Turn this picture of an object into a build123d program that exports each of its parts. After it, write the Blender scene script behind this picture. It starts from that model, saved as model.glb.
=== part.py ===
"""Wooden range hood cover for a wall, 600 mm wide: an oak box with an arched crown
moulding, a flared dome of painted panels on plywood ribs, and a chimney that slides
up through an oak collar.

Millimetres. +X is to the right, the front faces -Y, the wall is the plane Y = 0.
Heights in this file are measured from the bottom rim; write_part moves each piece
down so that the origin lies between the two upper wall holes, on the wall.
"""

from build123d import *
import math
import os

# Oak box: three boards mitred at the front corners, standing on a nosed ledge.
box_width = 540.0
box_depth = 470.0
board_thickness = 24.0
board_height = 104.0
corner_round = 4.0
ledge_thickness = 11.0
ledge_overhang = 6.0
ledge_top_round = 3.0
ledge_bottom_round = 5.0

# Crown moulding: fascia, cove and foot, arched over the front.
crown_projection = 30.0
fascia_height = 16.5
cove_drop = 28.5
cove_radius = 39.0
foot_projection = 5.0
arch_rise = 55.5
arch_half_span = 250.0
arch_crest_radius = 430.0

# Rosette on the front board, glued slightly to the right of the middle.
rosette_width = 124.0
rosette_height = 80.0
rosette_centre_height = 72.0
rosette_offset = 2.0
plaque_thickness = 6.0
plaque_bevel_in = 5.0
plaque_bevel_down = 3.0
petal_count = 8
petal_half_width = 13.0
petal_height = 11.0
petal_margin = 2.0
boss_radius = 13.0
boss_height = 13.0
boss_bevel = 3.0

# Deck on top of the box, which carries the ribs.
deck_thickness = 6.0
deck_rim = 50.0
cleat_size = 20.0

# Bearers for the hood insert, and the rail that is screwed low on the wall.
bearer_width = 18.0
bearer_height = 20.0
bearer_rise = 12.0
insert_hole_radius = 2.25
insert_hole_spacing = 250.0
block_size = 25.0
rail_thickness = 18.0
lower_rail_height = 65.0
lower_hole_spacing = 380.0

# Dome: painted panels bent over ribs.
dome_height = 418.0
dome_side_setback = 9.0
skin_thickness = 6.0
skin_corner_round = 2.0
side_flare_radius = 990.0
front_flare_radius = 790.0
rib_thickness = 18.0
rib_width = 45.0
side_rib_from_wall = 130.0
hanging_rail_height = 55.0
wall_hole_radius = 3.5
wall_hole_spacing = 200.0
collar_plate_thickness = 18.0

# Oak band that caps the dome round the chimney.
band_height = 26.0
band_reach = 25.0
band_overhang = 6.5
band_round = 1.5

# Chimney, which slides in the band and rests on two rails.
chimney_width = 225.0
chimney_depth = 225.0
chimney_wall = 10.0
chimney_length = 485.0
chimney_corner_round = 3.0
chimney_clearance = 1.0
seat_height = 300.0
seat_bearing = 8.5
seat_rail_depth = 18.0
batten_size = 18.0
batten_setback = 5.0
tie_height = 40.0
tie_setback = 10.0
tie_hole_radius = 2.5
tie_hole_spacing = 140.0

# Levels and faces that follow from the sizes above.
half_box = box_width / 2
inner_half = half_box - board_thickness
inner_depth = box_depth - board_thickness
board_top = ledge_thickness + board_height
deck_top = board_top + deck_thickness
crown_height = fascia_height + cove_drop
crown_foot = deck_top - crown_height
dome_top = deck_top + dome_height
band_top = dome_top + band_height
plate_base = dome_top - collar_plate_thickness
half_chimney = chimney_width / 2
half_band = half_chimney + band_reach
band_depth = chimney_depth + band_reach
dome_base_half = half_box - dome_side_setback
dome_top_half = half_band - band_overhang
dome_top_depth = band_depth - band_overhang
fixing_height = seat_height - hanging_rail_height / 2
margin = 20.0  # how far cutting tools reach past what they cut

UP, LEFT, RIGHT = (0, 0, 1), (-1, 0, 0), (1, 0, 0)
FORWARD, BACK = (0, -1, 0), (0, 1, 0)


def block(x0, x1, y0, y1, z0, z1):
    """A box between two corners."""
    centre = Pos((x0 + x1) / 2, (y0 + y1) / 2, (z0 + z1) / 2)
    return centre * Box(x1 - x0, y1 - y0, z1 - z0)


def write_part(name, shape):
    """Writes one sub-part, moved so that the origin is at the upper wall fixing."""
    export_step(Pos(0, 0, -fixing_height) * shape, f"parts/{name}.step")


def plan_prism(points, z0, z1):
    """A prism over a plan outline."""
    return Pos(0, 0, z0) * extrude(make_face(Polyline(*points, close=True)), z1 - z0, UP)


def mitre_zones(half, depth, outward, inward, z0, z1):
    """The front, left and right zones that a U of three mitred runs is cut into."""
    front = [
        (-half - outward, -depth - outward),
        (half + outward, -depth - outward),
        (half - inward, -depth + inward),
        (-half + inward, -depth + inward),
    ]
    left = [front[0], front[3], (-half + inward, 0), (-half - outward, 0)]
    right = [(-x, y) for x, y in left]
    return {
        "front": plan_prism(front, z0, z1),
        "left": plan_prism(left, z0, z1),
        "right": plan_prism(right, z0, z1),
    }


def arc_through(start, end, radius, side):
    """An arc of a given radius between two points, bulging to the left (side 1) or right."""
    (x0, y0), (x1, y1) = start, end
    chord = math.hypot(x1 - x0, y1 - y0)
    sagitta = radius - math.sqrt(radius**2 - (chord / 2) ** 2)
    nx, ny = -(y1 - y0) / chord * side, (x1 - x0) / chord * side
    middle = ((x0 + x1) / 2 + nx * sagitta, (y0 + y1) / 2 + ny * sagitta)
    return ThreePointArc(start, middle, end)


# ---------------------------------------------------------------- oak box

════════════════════

▶ _The request_:
From the listing above, reproduce all the lines exactly.

▶ _Result of this task_:
Turn this picture of an object into a build123d program that exports each of its parts. After it, write the Blender scene script behind this picture. It starts from that model, saved as model.glb.
=== part.py ===
"""Wooden range hood cover for a wall, 600 mm wide: an oak box with an arched crown
moulding, a flared dome of painted panels on plywood ribs, and a chimney that slides
up through an oak collar.

Millimetres. +X is to the right, the front faces -Y, the wall is the plane Y = 0.
Heights in this file are measured from the bottom rim; write_part moves each piece
down so that the origin lies between the two upper wall holes, on the wall.
"""

from build123d import *
import math
import os

# Oak box: three boards mitred at the front corners, standing on a nosed ledge.
box_width = 540.0
box_depth = 470.0
board_thickness = 24.0
board_height = 104.0
corner_round = 4.0
ledge_thickness = 11.0
ledge_overhang = 6.0
ledge_top_round = 3.0
ledge_bottom_round = 5.0

# Crown moulding: fascia, cove and foot, arched over the front.
crown_projection = 30.0
fascia_height = 16.5
cove_drop = 28.5
cove_radius = 39.0
foot_projection = 5.0
arch_rise = 55.5
arch_half_span = 250.0
arch_crest_radius = 430.0

# Rosette on the front board, glued slightly to the right of the middle.
rosette_width = 124.0
rosette_height = 80.0
rosette_centre_height = 72.0
rosette_offset = 2.0
plaque_thickness = 6.0
plaque_bevel_in = 5.0
plaque_bevel_down = 3.0
petal_count = 8
petal_half_width = 13.0
petal_height = 11.0
petal_margin = 2.0
boss_radius = 13.0
boss_height = 13.0
boss_bevel = 3.0

# Deck on top of the box, which carries the ribs.
deck_thickness = 6.0
deck_rim = 50.0
cleat_size = 20.0

# Bearers for the hood insert, and the rail that is screwed low on the wall.
bearer_width = 18.0
bearer_height = 20.0
bearer_rise = 12.0
insert_hole_radius = 2.25
insert_hole_spacing = 250.0
block_size = 25.0
rail_thickness = 18.0
lower_rail_height = 65.0
lower_hole_spacing = 380.0

# Dome: painted panels bent over ribs.
dome_height = 418.0
dome_side_setback = 9.0
skin_thickness = 6.0
skin_corner_round = 2.0
side_flare_radius = 990.0
front_flare_radius = 790.0
rib_thickness = 18.0
rib_width = 45.0
side_rib_from_wall = 130.0
hanging_rail_height = 55.0
wall_hole_radius = 3.5
wall_hole_spacing = 200.0
collar_plate_thickness = 18.0

# Oak band that caps the dome round the chimney.
band_height = 26.0
band_reach = 25.0
band_overhang = 6.5
band_round = 1.5

# Chimney, which slides in the band and rests on two rails.
chimney_width = 225.0
chimney_depth = 225.0
chimney_wall = 10.0
chimney_length = 485.0
chimney_corner_round = 3.0
chimney_clearance = 1.0
seat_height = 300.0
seat_bearing = 8.5
seat_rail_depth = 18.0
batten_size = 18.0
batten_setback = 5.0
tie_height = 40.0
tie_setback = 10.0
tie_hole_radius = 2.5
tie_hole_spacing = 140.0

# Levels and faces that follow from the sizes above.
half_box = box_width / 2
inner_half = half_box - board_thickness
inner_depth = box_depth - board_thickness
board_top = ledge_thickness + board_height
deck_top = board_top + deck_thickness
crown_height = fascia_height + cove_drop
crown_foot = deck_top - crown_height
dome_top = deck_top + dome_height
band_top = dome_top + band_height
plate_base = dome_top - collar_plate_thickness
half_chimney = chimney_width / 2
half_band = half_chimney + band_reach
band_depth = chimney_depth + band_reach
dome_base_half = half_box - dome_side_setback
dome_top_half = half_band - band_overhang
dome_top_depth = band_depth - band_overhang
fixing_height = seat_height - hanging_rail_height / 2
margin = 20.0  # how far cutting tools reach past what they cut

UP, LEFT, RIGHT = (0, 0, 1), (-1, 0, 0), (1, 0, 0)
FORWARD, BACK = (0, -1, 0), (0, 1, 0)


def block(x0, x1, y0, y1, z0, z1):
    """A box between two corners."""
    centre = Pos((x0 + x1) / 2, (y0 + y1) / 2, (z0 + z1) / 2)
    return centre * Box(x1 - x0, y1 - y0, z1 - z0)


def write_part(name, shape):
    """Writes one sub-part, moved so that the origin is at the upper wall fixing."""
    export_step(Pos(0, 0, -fixing_height) * shape, f"parts/{name}.step")


def plan_prism(points, z0, z1):
    """A prism over a plan outline."""
    return Pos(0, 0, z0) * extrude(make_face(Polyline(*points, close=True)), z1 - z0, UP)


def mitre_zones(half, depth, outward, inward, z0, z1):
    """The front, left and right zones that a U of three mitred runs is cut into."""
    front = [
        (-half - outward, -depth - outward),
        (half + outward, -depth - outward),
        (half - inward, -depth + inward),
        (-half + inward, -depth + inward),
    ]
    left = [front[0], front[3], (-half + inward, 0), (-half - outward, 0)]
    right = [(-x, y) for x, y in left]
    return {
        "front": plan_prism(front, z0, z1),
        "left": plan_prism(left, z0, z1),
        "right": plan_prism(right, z0, z1),
    }


def arc_through(start, end, radius, side):
    """An arc of a given radius between two points, bulging to the left (side 1) or right."""
    (x0, y0), (x1, y1) = start, end
    chord = math.hypot(x1 - x0, y1 - y0)
    sagitta = radius - math.sqrt(radius**2 - (chord / 2) ** 2)
    nx, ny = -(y1 - y0) / chord * side, (x1 - x0) / chord * side
    middle = ((x0 + x1) / 2 + nx * sagitta, (y0 + y1) / 2 + ny * sagitta)
    return ThreePointArc(start, middle, end)


# ---------------------------------------------------------------- oak box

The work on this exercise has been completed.